For additional calls? You can hear Scully, since he was the Dodgers' guy, and Milo Hamilton, the Braves' broadcaster, as well as Gowdy:
As for Aaron? As the AP story and many others note, he was relieved rather than jubilant. A boatload of racist hate mail had accumulated ever since he ended 1973 with 713 home runs. The two white fans who ran on the field during his home run trot certainly didn't help his nerves, or the moment in general.
Per this piece:
“If I were a white man, all America would be proud of me,” Aaron was quoted as saying. “But I’m black. You have to be black in America to know how sick some people are. I’ve always thought racism a problem, even with as much progress as America has made.”Sadly, he was right then. Sadly, there's still a fair amount of rightness in those words 40 years later.
It seems 40 years is about right for such reminiscing, as it was for Apollo 11. You knew that everybody was aging enough that waiting until the 50th was too long. But, on the other hand, the 25th might seem too soon. With Apollo, there was the risk of it being triumphalist, coming soon after the downfall of the Soviet Union.
With Aaron, there was the risk that we didn't yet know how hard it might be to pass him. And, speaking of ...
Not only did Aaron become the new home run champion 40 years ago, he still is, in my book.
Sorry, Barry Bonds, you're not. And, Father Time is making sure Alex Rodriguez won't pass either of you. As for you ESPN writers who claim that the "greenies" Aaron may have taken can add just as much to one's batting as the best steroids? Sorry, Jim Bouton has already emphatically said you're wrong.
To his eternal credit ... Bouton not only disagreed, but got it exactly right. Some day, he says in the interview, baseball will have to reckon with years and years of records that will be artificially inflated, distorted beyond all measure, by the effects of a drug that lets you keep working out when the guys next to you – or before you, chronologically – have to drop the barbell. It was Bouton, after all, who had written in the eternal Ball Four that if a pitcher could take a pill that guaranteed him a) 20 wins and b) that he’d die five years sooner, he would’ve swallowed it before you finished that “b)” part.Aaron himself was ... circumspect seven years ago, but it's clear that he's not totally on board with Bonds' claims, either. (And, while it's an overrated stat of the past, Aaron is still the all-time RBI leader.) And, a favorite player of mine, and presumed non-roider? Albert Pujols is likely also to fall short, though he may nick the 700 ticker tape before moving off the field.
And, he's not alone.
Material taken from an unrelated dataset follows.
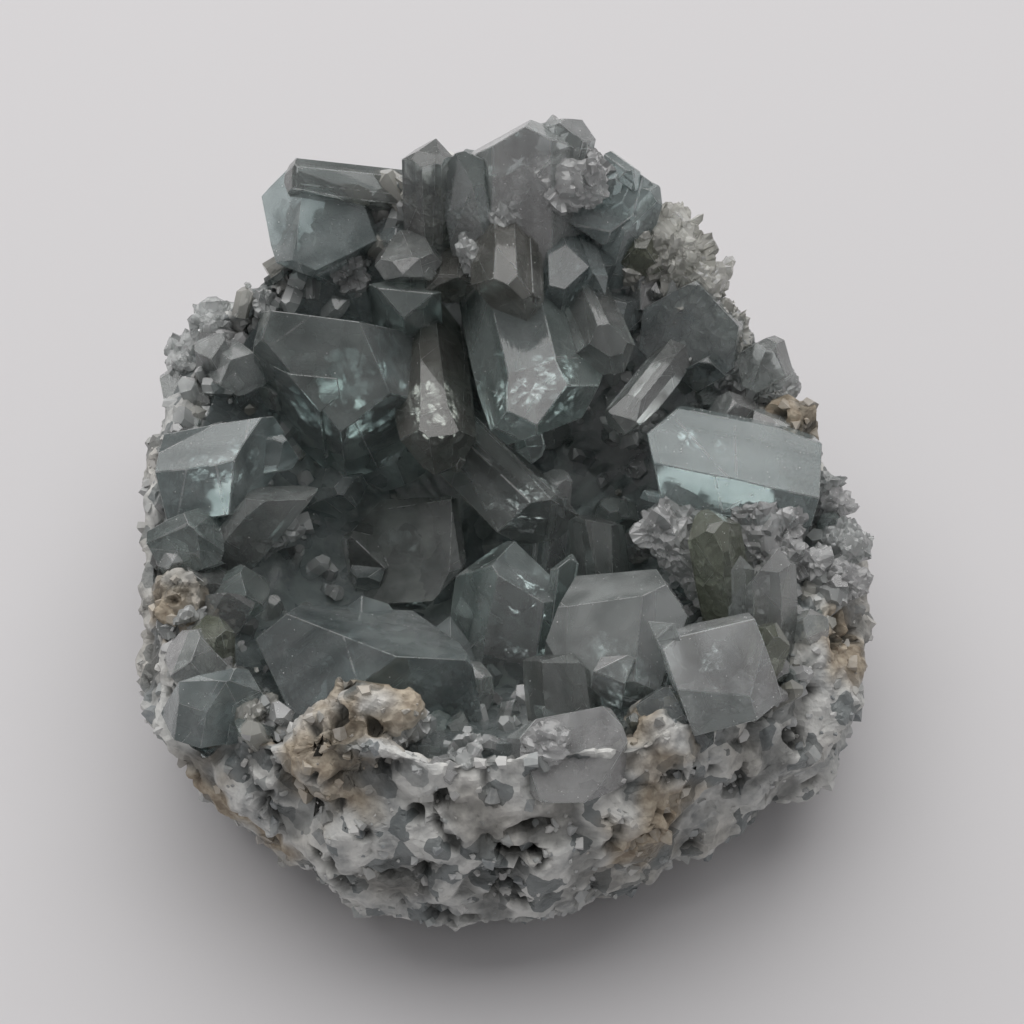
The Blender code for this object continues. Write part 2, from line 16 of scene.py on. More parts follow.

Per this story, other players, like Ken Singleton, still consider Hank the champ.
It's hard comparing eras, and comparing hypotheticals, too. Would Ruth still be the all-time leader if he hadn't started his career as a pitcher? Would Ted Williams have passed Ruth before Aaron did, if not for three full years, and most of two others, of military duty in two wars? I'll put at least 50-50 odds if not better on a "yes" on that. On the other hand, without playing in The House that Ruth Built and Fenway, would their stats be different? What about Willie Mays missing all of one year and most of another in the military? I'll give you 50-50 on that, too, or near to it. Or Mickey Mantle having good bones and knees? I'll say "possible," while noting we're in a wider territory of hypotheticals now. (That said, Teddy Ballgame had his own bits of fragility; no guaranteeing he would have held up for 22 years.)
Others?
Sadaharu Oh, with his 868 homers and all? He had a nice passing of Aaron, but he never made that claim himself to be the greatest home run masher ever. Josh Gibson? Great player. Did he hit 800 HRs of the wildest of tales or not? Not in official games, to be sure; we do know that his 80-HR season included barnstorming games and more, and even then may be a myth. We do know that it was against outclassed competition, because progenitors of the racists who sent Aaron death threats wouldn't let him play in the major leagues.
Unfortunately, this is all part of the 40 years of reflection, as well. So is the diminishing number of American blacks playing baseball, though it continues to draw Hispanics, including Caribbean blacks and browns, and Asians, and a few Europeans, even. With all that, even if it's not America's game, anymore, it's still all-American in its own way.
Now, if umps would only enforce 20-second pitch counts. That said, the record-setter game, a 7-4 Braves win, clocked at 2:27, while the Cardinals' April 6, 2014 2-1 loss to the Pirates, with about the same amount of pitching changes, but a lower score, came in at 2:29.